In the midst of the arctic blast, Too Hot Prince is buttoned up and cozy.

The Rabbits of Maplewood

The rabbits did really well, as they have a lovely fur coat. They typically do much better with cold weather than hot weather. All that needed to happen was that we had to make sure and change out water every two to three hours. This worked well.

Additionally, we had a litter of 10 day old rabbits that we brought into our home. We weren’t sure they’d make it through. I am very glad we did.

Also, if you wanted to read more about our DIY rabbit hutch, you can see it here:

https://therabbitrycenter.com/free-build-plans/ We built it ourselves and you can, too. We absolutely love it!

Mother rabbit with 10 day old babies were moved inside for safety.
Momma bunny with her 10 day old babies in the nesting box.
Hugging twelve day old babies safe from the storm.
12 day old bunnies

The Final Word on the Arctic Blast of 2022

I have a greater appreciation for those who lived this way 150 years ago. Could you imagine not knowing the temperatures were going to drop 30 degrees or more within a 24-hour period? Could you imagine being unprepared? We are so thankful for modern technology. We were warned a week or more in advance that this inclement weather was headed our way.

When it was all over and the temps came back up, there was only one casualty. It actually had nothing to do with the storm itself. Our new puppy, who we usually have separated until she is fully trained, had to be in the barn. A not-smart chicken, who after a few days was done being confined, escaped. Well, puppy decided we had gifted her a running squeaky toy. You guessed it. It was not a happy ending for that chicken.
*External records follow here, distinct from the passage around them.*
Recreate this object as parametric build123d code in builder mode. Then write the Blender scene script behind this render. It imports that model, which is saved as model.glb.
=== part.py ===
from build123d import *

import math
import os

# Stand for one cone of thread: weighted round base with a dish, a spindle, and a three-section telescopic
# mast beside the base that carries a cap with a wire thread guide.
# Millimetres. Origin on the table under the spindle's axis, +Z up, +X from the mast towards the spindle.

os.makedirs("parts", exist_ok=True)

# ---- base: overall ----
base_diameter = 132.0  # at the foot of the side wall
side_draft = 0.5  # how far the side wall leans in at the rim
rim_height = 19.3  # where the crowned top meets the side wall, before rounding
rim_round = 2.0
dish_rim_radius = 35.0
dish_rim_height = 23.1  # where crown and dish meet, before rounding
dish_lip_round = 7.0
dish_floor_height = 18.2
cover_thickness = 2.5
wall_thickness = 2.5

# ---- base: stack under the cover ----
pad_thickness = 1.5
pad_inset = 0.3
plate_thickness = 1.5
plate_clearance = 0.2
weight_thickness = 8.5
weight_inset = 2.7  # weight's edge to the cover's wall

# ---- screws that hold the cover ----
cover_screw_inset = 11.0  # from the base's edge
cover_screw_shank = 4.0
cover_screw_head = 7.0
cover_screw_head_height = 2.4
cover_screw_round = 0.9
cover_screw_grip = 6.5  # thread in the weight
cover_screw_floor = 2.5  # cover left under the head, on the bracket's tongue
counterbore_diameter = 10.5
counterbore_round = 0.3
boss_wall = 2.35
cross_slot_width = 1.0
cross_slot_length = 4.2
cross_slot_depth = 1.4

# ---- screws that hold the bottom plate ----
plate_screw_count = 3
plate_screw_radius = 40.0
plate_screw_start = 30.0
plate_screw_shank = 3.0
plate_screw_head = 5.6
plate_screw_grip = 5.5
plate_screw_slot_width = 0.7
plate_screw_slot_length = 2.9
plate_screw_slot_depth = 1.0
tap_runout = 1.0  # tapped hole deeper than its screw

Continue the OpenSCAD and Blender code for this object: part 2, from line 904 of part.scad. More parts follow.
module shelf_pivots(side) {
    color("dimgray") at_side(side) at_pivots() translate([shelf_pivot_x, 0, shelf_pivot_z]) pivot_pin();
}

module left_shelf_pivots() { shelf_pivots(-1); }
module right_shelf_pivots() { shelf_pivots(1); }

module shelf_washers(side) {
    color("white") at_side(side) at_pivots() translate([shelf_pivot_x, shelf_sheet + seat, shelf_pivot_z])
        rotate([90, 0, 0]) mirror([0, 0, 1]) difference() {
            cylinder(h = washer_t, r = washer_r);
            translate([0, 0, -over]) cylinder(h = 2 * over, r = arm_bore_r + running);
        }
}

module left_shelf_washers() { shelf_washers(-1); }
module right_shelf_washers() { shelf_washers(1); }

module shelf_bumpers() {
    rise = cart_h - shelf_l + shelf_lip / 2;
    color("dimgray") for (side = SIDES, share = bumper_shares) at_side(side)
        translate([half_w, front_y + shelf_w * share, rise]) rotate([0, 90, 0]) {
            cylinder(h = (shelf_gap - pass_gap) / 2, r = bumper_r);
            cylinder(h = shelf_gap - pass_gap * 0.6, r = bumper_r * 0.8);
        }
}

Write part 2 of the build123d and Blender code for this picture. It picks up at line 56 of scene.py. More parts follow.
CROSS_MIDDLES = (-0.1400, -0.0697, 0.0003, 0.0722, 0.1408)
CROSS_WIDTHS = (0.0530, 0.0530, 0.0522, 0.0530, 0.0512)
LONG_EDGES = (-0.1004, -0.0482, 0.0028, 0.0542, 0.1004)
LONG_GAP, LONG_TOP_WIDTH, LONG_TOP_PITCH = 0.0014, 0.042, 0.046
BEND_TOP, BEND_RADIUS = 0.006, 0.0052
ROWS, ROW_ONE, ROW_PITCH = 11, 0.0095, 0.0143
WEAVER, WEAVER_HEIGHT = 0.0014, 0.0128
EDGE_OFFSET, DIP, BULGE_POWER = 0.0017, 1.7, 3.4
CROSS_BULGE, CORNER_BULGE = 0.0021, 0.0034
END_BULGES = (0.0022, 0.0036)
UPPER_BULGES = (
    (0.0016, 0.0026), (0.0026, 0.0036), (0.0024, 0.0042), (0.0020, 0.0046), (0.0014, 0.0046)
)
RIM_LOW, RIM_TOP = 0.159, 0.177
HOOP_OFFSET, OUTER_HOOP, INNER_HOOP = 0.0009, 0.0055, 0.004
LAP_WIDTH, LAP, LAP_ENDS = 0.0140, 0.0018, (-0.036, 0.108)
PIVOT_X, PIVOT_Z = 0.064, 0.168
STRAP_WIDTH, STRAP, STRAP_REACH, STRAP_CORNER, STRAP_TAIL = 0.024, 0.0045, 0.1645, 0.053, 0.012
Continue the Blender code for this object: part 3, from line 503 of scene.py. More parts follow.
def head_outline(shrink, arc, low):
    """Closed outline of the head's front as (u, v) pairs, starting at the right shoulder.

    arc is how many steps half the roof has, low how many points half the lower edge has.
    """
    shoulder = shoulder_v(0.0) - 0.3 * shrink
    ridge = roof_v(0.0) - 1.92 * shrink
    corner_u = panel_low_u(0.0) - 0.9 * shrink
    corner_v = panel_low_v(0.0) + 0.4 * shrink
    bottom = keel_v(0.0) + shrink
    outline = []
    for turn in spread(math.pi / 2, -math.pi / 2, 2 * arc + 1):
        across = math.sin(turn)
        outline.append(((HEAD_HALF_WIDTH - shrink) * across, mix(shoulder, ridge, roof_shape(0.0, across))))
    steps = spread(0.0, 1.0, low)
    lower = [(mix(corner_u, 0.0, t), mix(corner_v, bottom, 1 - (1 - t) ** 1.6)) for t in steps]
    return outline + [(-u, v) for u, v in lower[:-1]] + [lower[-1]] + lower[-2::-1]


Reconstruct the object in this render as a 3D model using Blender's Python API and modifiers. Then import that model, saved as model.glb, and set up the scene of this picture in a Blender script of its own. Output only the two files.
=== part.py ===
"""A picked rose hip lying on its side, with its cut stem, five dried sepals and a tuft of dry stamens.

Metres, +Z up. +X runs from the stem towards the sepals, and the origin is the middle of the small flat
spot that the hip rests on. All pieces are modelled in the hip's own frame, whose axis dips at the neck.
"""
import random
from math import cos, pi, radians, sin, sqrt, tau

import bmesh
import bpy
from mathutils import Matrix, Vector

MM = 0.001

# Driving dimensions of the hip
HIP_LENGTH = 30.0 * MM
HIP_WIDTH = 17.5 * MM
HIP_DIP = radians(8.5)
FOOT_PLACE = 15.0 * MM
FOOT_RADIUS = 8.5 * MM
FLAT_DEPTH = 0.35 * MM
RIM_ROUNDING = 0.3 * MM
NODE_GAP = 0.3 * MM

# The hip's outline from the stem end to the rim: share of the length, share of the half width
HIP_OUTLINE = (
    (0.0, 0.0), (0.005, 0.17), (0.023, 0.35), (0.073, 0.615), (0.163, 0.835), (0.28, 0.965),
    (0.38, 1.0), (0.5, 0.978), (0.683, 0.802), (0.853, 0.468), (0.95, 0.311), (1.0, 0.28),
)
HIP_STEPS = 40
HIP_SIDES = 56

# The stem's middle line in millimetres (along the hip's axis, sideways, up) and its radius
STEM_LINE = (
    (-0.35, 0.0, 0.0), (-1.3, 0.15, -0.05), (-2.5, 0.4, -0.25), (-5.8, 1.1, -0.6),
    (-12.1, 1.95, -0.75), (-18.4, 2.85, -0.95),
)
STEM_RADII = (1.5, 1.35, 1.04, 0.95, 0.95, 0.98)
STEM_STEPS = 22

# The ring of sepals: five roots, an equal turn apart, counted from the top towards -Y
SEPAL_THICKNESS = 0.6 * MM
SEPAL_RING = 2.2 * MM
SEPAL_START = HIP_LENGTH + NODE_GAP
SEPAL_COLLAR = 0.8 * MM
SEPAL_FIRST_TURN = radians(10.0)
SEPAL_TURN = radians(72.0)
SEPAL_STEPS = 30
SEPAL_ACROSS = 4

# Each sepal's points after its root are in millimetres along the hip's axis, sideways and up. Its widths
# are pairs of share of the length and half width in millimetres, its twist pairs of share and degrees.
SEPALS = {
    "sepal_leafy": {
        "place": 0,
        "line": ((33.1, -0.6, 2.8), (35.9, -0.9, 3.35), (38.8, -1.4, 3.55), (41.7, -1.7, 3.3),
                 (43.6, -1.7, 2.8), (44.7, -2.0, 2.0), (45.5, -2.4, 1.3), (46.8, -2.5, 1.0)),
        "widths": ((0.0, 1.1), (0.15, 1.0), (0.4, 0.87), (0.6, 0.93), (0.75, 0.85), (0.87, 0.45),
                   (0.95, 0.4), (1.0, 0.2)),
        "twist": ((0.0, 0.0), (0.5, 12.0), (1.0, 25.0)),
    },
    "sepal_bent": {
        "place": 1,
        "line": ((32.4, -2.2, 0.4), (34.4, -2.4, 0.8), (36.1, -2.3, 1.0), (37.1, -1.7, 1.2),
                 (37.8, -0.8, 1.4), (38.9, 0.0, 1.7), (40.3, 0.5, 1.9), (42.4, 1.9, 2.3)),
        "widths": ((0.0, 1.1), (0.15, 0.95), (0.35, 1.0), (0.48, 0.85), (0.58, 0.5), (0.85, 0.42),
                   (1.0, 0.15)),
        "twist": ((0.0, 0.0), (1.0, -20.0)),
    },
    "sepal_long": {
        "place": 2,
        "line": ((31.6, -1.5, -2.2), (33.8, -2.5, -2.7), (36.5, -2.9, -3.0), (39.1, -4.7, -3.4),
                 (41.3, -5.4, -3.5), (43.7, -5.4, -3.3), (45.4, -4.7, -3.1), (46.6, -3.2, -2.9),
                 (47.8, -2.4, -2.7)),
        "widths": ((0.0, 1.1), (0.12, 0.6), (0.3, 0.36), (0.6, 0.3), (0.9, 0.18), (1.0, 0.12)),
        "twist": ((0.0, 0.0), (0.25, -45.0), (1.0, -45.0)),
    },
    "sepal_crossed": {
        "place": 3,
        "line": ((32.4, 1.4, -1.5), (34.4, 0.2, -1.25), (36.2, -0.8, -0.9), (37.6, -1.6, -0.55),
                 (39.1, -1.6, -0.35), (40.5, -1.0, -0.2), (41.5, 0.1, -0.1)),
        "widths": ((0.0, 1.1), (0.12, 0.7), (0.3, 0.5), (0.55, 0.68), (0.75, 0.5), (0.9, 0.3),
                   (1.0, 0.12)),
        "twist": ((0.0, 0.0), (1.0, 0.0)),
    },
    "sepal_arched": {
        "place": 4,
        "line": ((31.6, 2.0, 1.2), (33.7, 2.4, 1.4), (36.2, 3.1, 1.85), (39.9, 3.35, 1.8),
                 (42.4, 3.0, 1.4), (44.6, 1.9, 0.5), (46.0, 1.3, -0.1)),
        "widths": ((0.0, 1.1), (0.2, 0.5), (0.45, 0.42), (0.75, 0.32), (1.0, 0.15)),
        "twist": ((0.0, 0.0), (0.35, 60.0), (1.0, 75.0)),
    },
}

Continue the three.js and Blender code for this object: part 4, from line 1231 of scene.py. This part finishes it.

As of this date, a week later, there are no signs of illness with our goats. Some chickens did suffer minor frostbite, but all were still laying eggs and moving well throughout the whole cold spell. We learned a lot. Overall, we actually are pretty happy that we survived with no casualties

It was a lot of work. Hours went into preparing ourselves as well as the animals for this multi-day event. However, we learned a lot and put our knowledge to the test. In the end, it was an unforgettable (hopefully) once-in-a-lifetime event.